-- Begin Recorded information --
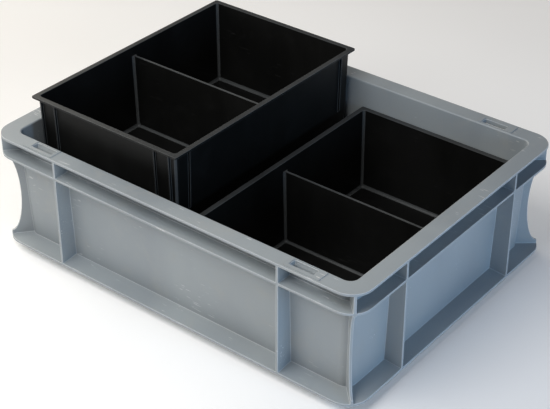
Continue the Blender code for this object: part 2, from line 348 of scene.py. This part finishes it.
def drawCavity():
    top = tub["height"] + 5 * mm
    cavity = drawBlock("cavity", tubPrint(wallInset(tub["floorTop"]) + tub["wall"]),
                       tubPrint(wallInset(top) + tub["wall"]), tub["floorTop"], top,
                       tub["wallCorner"] - tub["wall"])
    roundLevel(cavity, tub["floorTop"], tub["floorFillet"], 4)
    return cavity


def drawPockets():
    length, width = tubPrint(wallInset(0) + tub["footWidth"])
    sizeX = (length - (tub["pocketsX"] - 1) * tub["baseRib"]) / tub["pocketsX"]
    sizeY = (width - (tub["pocketsY"] - 1) * tub["baseRib"]) / tub["pocketsY"]
    pockets = []
    for column in range(tub["pocketsX"]):
        for row in range(tub["pocketsY"]):
            x = -length / 2 + column * (sizeX + tub["baseRib"])
            y = -width / 2 + row * (sizeY + tub["baseRib"])
            pockets.append(drawBar("pocket", (x, x + sizeX), (y, y + sizeY),
                                   (-mm, tub["floorTop"] - tub["floorThickness"])))
    return pockets


def isLip(co, rimTop):
    # on the rim's inner edge, where the cavity was cut
    inset = wallInset(rimTop) + tub["wall"] + 0.05 * mm
    return abs(co.z - rimTop) < hair and abs(co.x) < tub["length"] / 2 - inset + 0.1 * mm \
        and abs(co.y) < tub["width"] / 2 - inset + 0.1 * mm


def isPadEdge(a, b, rimTop):
    # the pads are too low to round: their top edges, risers and feet stay
    if max(a.z, b.z) > rimTop + hair:
        return True
    return min(a.z, b.z) > rimTop - hair and all(isPadFoot(co) for co in (a, b))


def isPadFoot(co):
    x, y = abs(co.x), abs(co.y)
    lipY = tub["width"] / 2 - wallInset(tub["height"]) - tub["wall"] + tub["padLip"] / 2
    slotX = abs(x - tub["slotX"]) - tub["slotLength"] / 2
    slotY = abs(y - tub["slotY"]) - tub["slotWidth"] / 2
    return (tub["padInner"] - hair < x < tub["padOuter"] + hair
            and lipY < y < tub["width"] / 2 - tub["padEdge"] / 2
            and max(slotX, slotY) > tub["padGap"] / 2)


def drawTub():
    wallTop = tub["height"] - tub["padRise"] - mm
    shell = drawBlock("containerShell", tubPrint(wallInset(0)), tubPrint(wallInset(wallTop)), 0, wallTop,
                      tub["wallCorner"])
    combine(shell, drawFlanges() + drawUprights() + [drawCornerRib(*c) for c in corners], "UNION")
    combine(shell, drawCollars() + drawPads(), "UNION")
    combine(shell, [drawCavity()] + drawSlots() + drawPockets(), "DIFFERENCE")
    tidyFaces(shell)
    print("container joined:", len(shell.data.polygons), "faces")
    rimTop = tub["height"] - tub["padRise"]
    splitLevel(shell, rimTop, [(0, -tub["slotX"]), (0, 0), (0, tub["slotX"]), (1, 0)])
    pick(shell, "EDGE", lambda a, b: all(isLip(co, rimTop) for co in (a, b)))
    bpy.ops.mesh.bevel(offset=tub["lipRadius"], segments=3, affect="EDGES")
    leaveEdit()
    softenEdges(shell, tub["edgeRadius"], lambda a, b: isPadEdge(a, b, rimTop))
    shadeMoulding(shell)
    print("container edges rounded:", len(shell.data.polygons), "faces")
    return shell


containerShell = drawTub()
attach(containerShell, "container")
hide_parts("container")


insert = {
    "width": 170 * mm, "length": 252 * mm, "height": 88.5 * mm,
    "rimWidth": 5 * mm, "rimThickness": 2 * mm, "rimCorner": 1.5 * mm,
    "wall": 1.8 * mm, "draft": 2 * mm, "corner": 5 * mm,
    "floorBottom": 2.6 * mm, "floor": 2 * mm, "fillet": 3 * mm,
    "divider": 2 * mm, "dividerDrop": 9 * mm, "edgeRadius": 0.35 * mm,
    "gusset": 1.4 * mm, "gussetSetback": 0.9 * mm, "gussetFoot": 3 * mm, "gussetHeight": 60 * mm,
    "gussetEnd": (10 * mm, 26.5 * mm), "gussetSide": 19.5 * mm,
}


def insertInset(z):
    return insert["rimWidth"] - insert["wall"] + insert["draft"] * (1 - z / insert["height"])


def insertPrint(inset):
    return insert["width"] - 2 * inset, insert["length"] - 2 * inset


def drawGusset(place, turn):
    # an upright rib under the rim that stands out evenly from the leaning wall, its foot slanted back
    top = insert["height"] - insert["rimThickness"] / 2
    foot = top - insert["gussetHeight"] + insert["gussetFoot"]
    gusset = drawBar("gusset", (insert["gussetSetback"], insertInset(top) + mm),
                     (-insert["gusset"] / 2, insert["gusset"] / 2), (foot, top))
    lean = insertInset(foot) - insertInset(top)
    pick(gusset, "FACE", lambda centre, normal: normal.z < -0.9)
    bpy.ops.transform.translate(value=(lean, 0, 0))
    depth = insertInset(foot) - insert["gussetSetback"] - lean - 0.3 * mm
    bpy.ops.mesh.extrude_region_move(TRANSFORM_OT_translate={"value": (0, 0, -insert["gussetFoot"])})
    leaveEdit()
    pick(gusset, "VERT", lambda co: co.z < foot - mm and co.x < insertInset(foot))
    bpy.ops.transform.translate(value=(depth, 0, 0))
    leaveEdit()
    gusset.data.transform(Matrix.Translation(place) @ Matrix.Rotation(turn, 4, "Z"))
    return gusset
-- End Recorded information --
Objective
Using the data above, repeat every line exactly.

Reply to the task
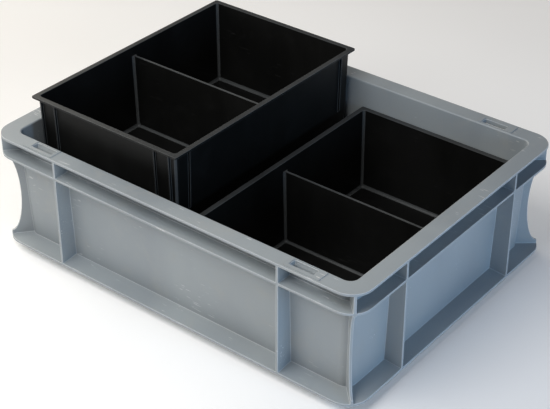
Continue the Blender code for this object: part 2, from line 348 of scene.py. This part finishes it.
def drawCavity():
    top = tub["height"] + 5 * mm
    cavity = drawBlock("cavity", tubPrint(wallInset(tub["floorTop"]) + tub["wall"]),
                       tubPrint(wallInset(top) + tub["wall"]), tub["floorTop"], top,
                       tub["wallCorner"] - tub["wall"])
    roundLevel(cavity, tub["floorTop"], tub["floorFillet"], 4)
    return cavity


def drawPockets():
    length, width = tubPrint(wallInset(0) + tub["footWidth"])
    sizeX = (length - (tub["pocketsX"] - 1) * tub["baseRib"]) / tub["pocketsX"]
    sizeY = (width - (tub["pocketsY"] - 1) * tub["baseRib"]) / tub["pocketsY"]
    pockets = []
    for column in range(tub["pocketsX"]):
        for row in range(tub["pocketsY"]):
            x = -length / 2 + column * (sizeX + tub["baseRib"])
            y = -width / 2 + row * (sizeY + tub["baseRib"])
            pockets.append(drawBar("pocket", (x, x + sizeX), (y, y + sizeY),
                                   (-mm, tub["floorTop"] - tub["floorThickness"])))
    return pockets


def isLip(co, rimTop):
    # on the rim's inner edge, where the cavity was cut
    inset = wallInset(rimTop) + tub["wall"] + 0.05 * mm
    return abs(co.z - rimTop) < hair and abs(co.x) < tub["length"] / 2 - inset + 0.1 * mm \
        and abs(co.y) < tub["width"] / 2 - inset + 0.1 * mm


def isPadEdge(a, b, rimTop):
    # the pads are too low to round: their top edges, risers and feet stay
    if max(a.z, b.z) > rimTop + hair:
        return True
    return min(a.z, b.z) > rimTop - hair and all(isPadFoot(co) for co in (a, b))


def isPadFoot(co):
    x, y = abs(co.x), abs(co.y)
    lipY = tub["width"] / 2 - wallInset(tub["height"]) - tub["wall"] + tub["padLip"] / 2
    slotX = abs(x - tub["slotX"]) - tub["slotLength"] / 2
    slotY = abs(y - tub["slotY"]) - tub["slotWidth"] / 2
    return (tub["padInner"] - hair < x < tub["padOuter"] + hair
            and lipY < y < tub["width"] / 2 - tub["padEdge"] / 2
            and max(slotX, slotY) > tub["padGap"] / 2)


def drawTub():
    wallTop = tub["height"] - tub["padRise"] - mm
    shell = drawBlock("containerShell", tubPrint(wallInset(0)), tubPrint(wallInset(wallTop)), 0, wallTop,
                      tub["wallCorner"])
    combine(shell, drawFlanges() + drawUprights() + [drawCornerRib(*c) for c in corners], "UNION")
    combine(shell, drawCollars() + drawPads(), "UNION")
    combine(shell, [drawCavity()] + drawSlots() + drawPockets(), "DIFFERENCE")
    tidyFaces(shell)
    print("container joined:", len(shell.data.polygons), "faces")
    rimTop = tub["height"] - tub["padRise"]
    splitLevel(shell, rimTop, [(0, -tub["slotX"]), (0, 0), (0, tub["slotX"]), (1, 0)])
    pick(shell, "EDGE", lambda a, b: all(isLip(co, rimTop) for co in (a, b)))
    bpy.ops.mesh.bevel(offset=tub["lipRadius"], segments=3, affect="EDGES")
    leaveEdit()
    softenEdges(shell, tub["edgeRadius"], lambda a, b: isPadEdge(a, b, rimTop))
    shadeMoulding(shell)
    print("container edges rounded:", len(shell.data.polygons), "faces")
    return shell


containerShell = drawTub()
attach(containerShell, "container")
hide_parts("container")


insert = {
    "width": 170 * mm, "length": 252 * mm, "height": 88.5 * mm,
    "rimWidth": 5 * mm, "rimThickness": 2 * mm, "rimCorner": 1.5 * mm,
    "wall": 1.8 * mm, "draft": 2 * mm, "corner": 5 * mm,
    "floorBottom": 2.6 * mm, "floor": 2 * mm, "fillet": 3 * mm,
    "divider": 2 * mm, "dividerDrop": 9 * mm, "edgeRadius": 0.35 * mm,
    "gusset": 1.4 * mm, "gussetSetback": 0.9 * mm, "gussetFoot": 3 * mm, "gussetHeight": 60 * mm,
    "gussetEnd": (10 * mm, 26.5 * mm), "gussetSide": 19.5 * mm,
}


def insertInset(z):
    return insert["rimWidth"] - insert["wall"] + insert["draft"] * (1 - z / insert["height"])


def insertPrint(inset):
    return insert["width"] - 2 * inset, insert["length"] - 2 * inset


def drawGusset(place, turn):
    # an upright rib under the rim that stands out evenly from the leaning wall, its foot slanted back
    top = insert["height"] - insert["rimThickness"] / 2
    foot = top - insert["gussetHeight"] + insert["gussetFoot"]
    gusset = drawBar("gusset", (insert["gussetSetback"], insertInset(top) + mm),
                     (-insert["gusset"] / 2, insert["gusset"] / 2), (foot, top))
    lean = insertInset(foot) - insertInset(top)
    pick(gusset, "FACE", lambda centre, normal: normal.z < -0.9)
    bpy.ops.transform.translate(value=(lean, 0, 0))
    depth = insertInset(foot) - insert["gussetSetback"] - lean - 0.3 * mm
    bpy.ops.mesh.extrude_region_move(TRANSFORM_OT_translate={"value": (0, 0, -insert["gussetFoot"])})
    leaveEdit()
    pick(gusset, "VERT", lambda co: co.z < foot - mm and co.x < insertInset(foot))
    bpy.ops.transform.translate(value=(depth, 0, 0))
    leaveEdit()
    gusset.data.transform(Matrix.Translation(place) @ Matrix.Rotation(turn, 4, "Z"))
    return gusset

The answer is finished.